SHORT EXERCISE —
Give back the full material, exactly as it reads.

DATA SEGMENT —
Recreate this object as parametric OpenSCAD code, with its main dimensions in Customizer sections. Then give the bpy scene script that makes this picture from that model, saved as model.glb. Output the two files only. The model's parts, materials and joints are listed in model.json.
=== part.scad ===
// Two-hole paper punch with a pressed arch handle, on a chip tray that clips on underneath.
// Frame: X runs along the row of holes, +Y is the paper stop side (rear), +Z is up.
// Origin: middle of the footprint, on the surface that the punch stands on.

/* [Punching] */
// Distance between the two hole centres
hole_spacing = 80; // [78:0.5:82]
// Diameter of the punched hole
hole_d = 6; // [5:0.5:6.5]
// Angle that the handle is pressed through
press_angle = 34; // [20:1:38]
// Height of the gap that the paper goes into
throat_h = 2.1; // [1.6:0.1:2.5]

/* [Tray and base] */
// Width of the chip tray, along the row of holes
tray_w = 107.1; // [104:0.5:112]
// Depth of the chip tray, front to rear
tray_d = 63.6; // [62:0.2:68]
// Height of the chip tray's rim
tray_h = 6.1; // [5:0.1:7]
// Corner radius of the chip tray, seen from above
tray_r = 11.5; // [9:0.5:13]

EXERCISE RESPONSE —
Recreate this object as parametric OpenSCAD code, with its main dimensions in Customizer sections. Then give the bpy scene script that makes this picture from that model, saved as model.glb. Output the two files only. The model's parts, materials and joints are listed in model.json.
=== part.scad ===
// Two-hole paper punch with a pressed arch handle, on a chip tray that clips on underneath.
// Frame: X runs along the row of holes, +Y is the paper stop side (rear), +Z is up.
// Origin: middle of the footprint, on the surface that the punch stands on.

/* [Punching] */
// Distance between the two hole centres
hole_spacing = 80; // [78:0.5:82]
// Diameter of the punched hole
hole_d = 6; // [5:0.5:6.5]
// Angle that the handle is pressed through
press_angle = 34; // [20:1:38]
// Height of the gap that the paper goes into
throat_h = 2.1; // [1.6:0.1:2.5]

/* [Tray and base] */
// Width of the chip tray, along the row of holes
tray_w = 107.1; // [104:0.5:112]
// Depth of the chip tray, front to rear
tray_d = 63.6; // [62:0.2:68]
// Height of the chip tray's rim
tray_h = 6.1; // [5:0.1:7]
// Corner radius of the chip tray, seen from above
tray_r = 11.5; // [9:0.5:13]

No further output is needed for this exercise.